Quote precisely the run of lines opening with the line containing "obj.matrix_world = world" and closing with the line containing "in the looks", and nothing else.

• • • • • • •

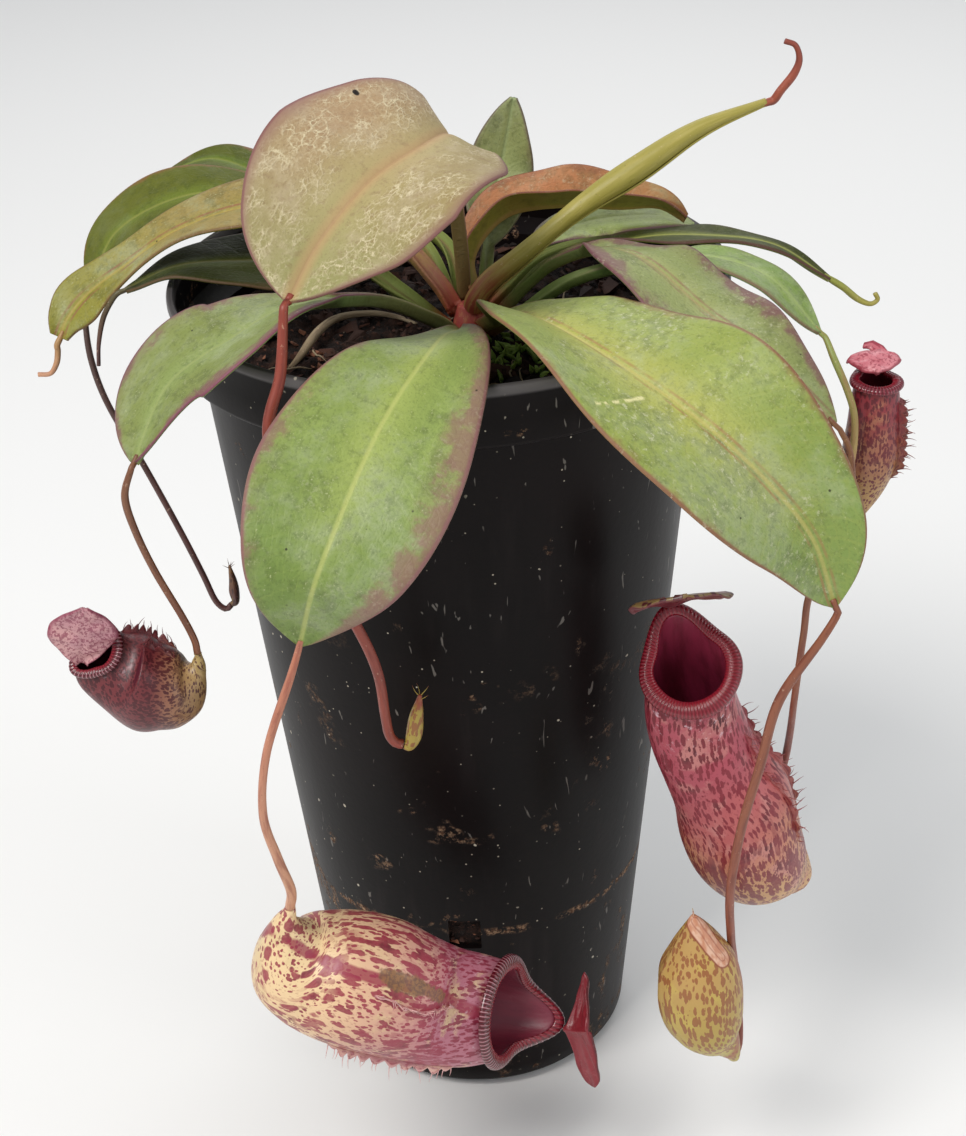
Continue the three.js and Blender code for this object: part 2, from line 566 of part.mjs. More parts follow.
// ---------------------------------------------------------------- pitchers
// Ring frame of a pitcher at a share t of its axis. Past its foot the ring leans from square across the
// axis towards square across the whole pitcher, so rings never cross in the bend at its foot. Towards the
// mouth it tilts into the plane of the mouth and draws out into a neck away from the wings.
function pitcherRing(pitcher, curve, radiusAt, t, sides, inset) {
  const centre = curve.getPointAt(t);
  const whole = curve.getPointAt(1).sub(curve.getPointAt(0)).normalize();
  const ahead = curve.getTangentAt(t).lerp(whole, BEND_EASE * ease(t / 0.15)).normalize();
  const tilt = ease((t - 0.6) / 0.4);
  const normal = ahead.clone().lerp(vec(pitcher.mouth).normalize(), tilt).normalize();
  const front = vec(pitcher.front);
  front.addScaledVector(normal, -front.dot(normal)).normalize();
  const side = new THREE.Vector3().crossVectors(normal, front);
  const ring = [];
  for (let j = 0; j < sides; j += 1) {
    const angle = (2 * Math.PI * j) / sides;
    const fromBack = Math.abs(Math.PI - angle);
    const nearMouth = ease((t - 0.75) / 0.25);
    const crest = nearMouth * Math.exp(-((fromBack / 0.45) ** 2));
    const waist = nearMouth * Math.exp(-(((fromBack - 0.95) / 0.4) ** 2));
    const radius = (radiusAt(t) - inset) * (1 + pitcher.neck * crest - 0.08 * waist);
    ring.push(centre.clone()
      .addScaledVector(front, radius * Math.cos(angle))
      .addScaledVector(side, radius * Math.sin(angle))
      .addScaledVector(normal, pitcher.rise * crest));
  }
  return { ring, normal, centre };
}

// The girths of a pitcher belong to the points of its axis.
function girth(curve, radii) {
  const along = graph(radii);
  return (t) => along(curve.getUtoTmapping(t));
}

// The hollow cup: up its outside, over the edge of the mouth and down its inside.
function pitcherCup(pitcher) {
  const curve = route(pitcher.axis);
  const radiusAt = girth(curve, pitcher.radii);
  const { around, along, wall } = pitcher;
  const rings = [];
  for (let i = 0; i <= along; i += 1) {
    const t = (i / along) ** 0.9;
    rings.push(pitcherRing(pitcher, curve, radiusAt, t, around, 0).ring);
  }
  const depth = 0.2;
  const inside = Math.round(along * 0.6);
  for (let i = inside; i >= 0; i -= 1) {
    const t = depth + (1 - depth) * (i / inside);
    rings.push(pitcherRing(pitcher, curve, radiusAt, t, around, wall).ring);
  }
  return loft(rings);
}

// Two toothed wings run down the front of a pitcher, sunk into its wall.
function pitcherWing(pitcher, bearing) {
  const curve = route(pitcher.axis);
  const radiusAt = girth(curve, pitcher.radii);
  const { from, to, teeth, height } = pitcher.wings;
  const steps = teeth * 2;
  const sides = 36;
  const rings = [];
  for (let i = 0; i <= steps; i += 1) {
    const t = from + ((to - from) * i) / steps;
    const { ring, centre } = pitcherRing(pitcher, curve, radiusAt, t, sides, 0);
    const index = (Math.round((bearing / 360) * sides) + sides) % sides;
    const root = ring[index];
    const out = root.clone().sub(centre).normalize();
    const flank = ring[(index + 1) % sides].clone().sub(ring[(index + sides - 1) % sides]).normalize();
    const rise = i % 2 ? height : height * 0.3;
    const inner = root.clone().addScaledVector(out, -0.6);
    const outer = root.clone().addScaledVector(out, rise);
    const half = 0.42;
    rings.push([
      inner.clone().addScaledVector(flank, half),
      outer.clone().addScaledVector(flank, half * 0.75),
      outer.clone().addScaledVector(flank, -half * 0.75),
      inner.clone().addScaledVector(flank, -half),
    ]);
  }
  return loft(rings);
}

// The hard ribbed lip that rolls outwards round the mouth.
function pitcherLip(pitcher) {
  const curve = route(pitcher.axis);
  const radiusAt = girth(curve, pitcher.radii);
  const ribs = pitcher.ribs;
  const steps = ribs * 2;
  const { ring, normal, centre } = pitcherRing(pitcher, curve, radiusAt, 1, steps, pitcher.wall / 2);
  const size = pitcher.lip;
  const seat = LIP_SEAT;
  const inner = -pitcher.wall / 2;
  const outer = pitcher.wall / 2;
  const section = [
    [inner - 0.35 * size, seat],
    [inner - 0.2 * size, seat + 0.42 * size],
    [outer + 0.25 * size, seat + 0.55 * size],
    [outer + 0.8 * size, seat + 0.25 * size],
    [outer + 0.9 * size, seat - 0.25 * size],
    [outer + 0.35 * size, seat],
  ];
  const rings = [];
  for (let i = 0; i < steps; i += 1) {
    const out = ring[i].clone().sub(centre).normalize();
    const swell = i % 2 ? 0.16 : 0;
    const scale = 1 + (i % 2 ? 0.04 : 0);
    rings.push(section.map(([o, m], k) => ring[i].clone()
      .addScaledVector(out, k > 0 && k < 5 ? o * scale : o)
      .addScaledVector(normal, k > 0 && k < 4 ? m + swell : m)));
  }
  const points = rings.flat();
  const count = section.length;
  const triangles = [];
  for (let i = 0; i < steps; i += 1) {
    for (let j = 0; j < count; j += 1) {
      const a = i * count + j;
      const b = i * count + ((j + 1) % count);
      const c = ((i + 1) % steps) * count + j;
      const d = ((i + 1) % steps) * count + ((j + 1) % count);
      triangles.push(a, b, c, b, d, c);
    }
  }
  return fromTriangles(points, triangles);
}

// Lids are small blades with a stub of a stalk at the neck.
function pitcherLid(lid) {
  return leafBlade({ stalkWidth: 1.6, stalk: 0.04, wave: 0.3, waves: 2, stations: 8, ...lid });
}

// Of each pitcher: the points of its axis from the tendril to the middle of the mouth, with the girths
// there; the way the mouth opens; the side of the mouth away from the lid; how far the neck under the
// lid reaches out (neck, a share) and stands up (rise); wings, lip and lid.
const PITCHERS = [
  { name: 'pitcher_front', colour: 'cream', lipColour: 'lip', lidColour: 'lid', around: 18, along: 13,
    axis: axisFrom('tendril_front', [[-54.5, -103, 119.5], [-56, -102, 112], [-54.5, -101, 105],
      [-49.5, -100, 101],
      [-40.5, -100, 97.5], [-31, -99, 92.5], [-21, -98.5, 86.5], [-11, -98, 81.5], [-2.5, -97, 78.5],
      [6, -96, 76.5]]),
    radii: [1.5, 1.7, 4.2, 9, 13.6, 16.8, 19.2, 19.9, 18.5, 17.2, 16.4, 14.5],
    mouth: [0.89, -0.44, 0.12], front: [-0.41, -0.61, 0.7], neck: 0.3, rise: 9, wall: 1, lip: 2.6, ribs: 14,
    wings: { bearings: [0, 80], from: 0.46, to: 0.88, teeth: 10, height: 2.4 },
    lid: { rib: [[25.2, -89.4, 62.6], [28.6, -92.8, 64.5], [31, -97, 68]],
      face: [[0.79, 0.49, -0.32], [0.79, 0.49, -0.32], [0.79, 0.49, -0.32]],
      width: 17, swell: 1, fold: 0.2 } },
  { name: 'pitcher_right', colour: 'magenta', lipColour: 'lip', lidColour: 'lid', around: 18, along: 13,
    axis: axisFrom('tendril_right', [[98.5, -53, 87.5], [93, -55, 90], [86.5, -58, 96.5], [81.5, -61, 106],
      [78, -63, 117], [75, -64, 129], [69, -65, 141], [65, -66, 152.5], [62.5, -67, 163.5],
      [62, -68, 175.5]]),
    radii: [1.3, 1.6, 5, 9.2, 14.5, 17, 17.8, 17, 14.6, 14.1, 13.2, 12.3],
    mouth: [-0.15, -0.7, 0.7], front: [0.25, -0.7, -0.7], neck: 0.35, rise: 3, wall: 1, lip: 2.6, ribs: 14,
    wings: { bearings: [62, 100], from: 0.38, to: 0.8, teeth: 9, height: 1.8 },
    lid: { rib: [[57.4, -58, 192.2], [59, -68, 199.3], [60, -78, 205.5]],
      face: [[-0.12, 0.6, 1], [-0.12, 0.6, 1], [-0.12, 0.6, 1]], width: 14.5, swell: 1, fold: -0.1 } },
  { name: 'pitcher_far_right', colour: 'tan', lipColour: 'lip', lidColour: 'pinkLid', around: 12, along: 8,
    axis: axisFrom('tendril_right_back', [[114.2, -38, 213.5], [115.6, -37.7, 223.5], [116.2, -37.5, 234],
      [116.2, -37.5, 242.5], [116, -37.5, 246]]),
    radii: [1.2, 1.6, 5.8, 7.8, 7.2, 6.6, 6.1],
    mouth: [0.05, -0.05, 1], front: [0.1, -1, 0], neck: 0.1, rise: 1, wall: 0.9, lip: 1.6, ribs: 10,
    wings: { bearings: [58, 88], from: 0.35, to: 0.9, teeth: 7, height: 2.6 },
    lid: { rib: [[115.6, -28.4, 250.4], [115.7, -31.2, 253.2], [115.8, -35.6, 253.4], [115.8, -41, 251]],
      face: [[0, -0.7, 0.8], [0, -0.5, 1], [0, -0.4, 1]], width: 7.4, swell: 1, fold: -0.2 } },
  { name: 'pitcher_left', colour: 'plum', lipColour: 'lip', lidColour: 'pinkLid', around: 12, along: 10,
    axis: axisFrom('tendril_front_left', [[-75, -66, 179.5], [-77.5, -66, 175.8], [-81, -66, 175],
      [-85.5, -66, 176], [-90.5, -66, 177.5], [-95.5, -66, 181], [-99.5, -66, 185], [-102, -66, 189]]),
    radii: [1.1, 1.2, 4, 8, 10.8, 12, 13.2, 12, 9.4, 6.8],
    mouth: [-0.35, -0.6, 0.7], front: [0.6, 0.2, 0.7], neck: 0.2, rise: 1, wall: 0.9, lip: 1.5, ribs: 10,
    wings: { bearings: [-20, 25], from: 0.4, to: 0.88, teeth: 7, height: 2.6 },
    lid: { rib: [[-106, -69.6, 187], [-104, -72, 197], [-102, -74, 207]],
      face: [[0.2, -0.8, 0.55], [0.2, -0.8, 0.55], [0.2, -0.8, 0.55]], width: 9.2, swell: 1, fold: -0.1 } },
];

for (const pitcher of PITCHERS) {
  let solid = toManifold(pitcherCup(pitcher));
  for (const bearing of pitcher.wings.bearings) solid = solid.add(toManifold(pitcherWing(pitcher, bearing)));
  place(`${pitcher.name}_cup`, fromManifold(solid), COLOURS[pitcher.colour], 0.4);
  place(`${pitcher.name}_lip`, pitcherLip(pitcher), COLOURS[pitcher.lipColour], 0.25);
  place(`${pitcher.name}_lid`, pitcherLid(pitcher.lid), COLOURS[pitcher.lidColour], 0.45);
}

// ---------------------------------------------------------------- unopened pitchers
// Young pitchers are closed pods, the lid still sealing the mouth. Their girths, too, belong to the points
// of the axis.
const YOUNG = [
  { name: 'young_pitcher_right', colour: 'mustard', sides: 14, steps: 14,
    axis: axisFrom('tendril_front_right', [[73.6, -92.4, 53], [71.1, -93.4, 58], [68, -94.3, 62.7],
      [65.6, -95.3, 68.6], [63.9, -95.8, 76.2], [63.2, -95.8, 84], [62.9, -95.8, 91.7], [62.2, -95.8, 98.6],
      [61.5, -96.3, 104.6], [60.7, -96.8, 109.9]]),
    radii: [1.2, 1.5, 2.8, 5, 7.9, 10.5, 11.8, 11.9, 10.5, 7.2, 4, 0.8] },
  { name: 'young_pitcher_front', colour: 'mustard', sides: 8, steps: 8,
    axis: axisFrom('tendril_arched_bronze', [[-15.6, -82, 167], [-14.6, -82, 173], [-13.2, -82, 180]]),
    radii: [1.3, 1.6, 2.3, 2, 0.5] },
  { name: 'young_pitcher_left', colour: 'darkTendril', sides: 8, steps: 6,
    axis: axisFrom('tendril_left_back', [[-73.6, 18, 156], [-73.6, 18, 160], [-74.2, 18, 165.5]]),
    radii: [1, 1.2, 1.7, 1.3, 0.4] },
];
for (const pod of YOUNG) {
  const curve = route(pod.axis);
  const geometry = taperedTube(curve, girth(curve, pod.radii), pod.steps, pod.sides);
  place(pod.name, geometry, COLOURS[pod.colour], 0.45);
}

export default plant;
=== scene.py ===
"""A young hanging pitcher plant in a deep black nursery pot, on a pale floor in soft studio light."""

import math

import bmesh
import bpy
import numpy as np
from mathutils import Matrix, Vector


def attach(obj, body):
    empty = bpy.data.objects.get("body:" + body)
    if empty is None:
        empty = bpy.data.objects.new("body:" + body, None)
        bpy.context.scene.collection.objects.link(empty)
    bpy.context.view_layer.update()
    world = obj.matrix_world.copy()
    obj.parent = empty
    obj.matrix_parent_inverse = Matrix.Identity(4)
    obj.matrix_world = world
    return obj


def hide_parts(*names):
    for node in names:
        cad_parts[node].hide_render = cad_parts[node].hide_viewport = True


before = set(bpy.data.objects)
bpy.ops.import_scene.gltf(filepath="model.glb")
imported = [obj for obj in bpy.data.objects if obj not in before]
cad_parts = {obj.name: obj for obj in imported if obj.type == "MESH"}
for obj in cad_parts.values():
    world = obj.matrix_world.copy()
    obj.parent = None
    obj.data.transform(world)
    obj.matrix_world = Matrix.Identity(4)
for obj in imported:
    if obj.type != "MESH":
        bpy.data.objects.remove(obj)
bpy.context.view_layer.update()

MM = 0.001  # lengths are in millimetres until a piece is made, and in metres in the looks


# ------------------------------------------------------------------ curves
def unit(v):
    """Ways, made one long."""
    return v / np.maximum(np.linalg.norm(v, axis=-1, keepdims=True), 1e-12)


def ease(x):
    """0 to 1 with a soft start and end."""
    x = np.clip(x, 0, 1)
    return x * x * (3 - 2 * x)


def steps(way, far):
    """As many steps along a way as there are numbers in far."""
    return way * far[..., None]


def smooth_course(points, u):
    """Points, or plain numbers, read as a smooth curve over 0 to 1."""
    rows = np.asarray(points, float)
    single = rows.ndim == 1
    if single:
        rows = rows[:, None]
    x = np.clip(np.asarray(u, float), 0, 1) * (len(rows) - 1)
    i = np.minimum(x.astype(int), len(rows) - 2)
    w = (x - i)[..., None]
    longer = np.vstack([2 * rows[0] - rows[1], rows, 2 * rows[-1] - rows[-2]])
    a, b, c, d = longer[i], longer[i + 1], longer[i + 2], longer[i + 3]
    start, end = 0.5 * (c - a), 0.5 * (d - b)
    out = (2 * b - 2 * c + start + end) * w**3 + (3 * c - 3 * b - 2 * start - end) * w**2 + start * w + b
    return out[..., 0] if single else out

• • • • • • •

▸ Solution to the exercise
    obj.matrix_world = world
    return obj


def hide_parts(*names):
    for node in names:
        cad_parts[node].hide_render = cad_parts[node].hide_viewport = True


before = set(bpy.data.objects)
bpy.ops.import_scene.gltf(filepath="model.glb")
imported = [obj for obj in bpy.data.objects if obj not in before]
cad_parts = {obj.name: obj for obj in imported if obj.type == "MESH"}
for obj in cad_parts.values():
    world = obj.matrix_world.copy()
    obj.parent = None
    obj.data.transform(world)
    obj.matrix_world = Matrix.Identity(4)
for obj in imported:
    if obj.type != "MESH":
        bpy.data.objects.remove(obj)
bpy.context.view_layer.update()

MM = 0.001  # lengths are in millimetres until a piece is made, and in metres in the looks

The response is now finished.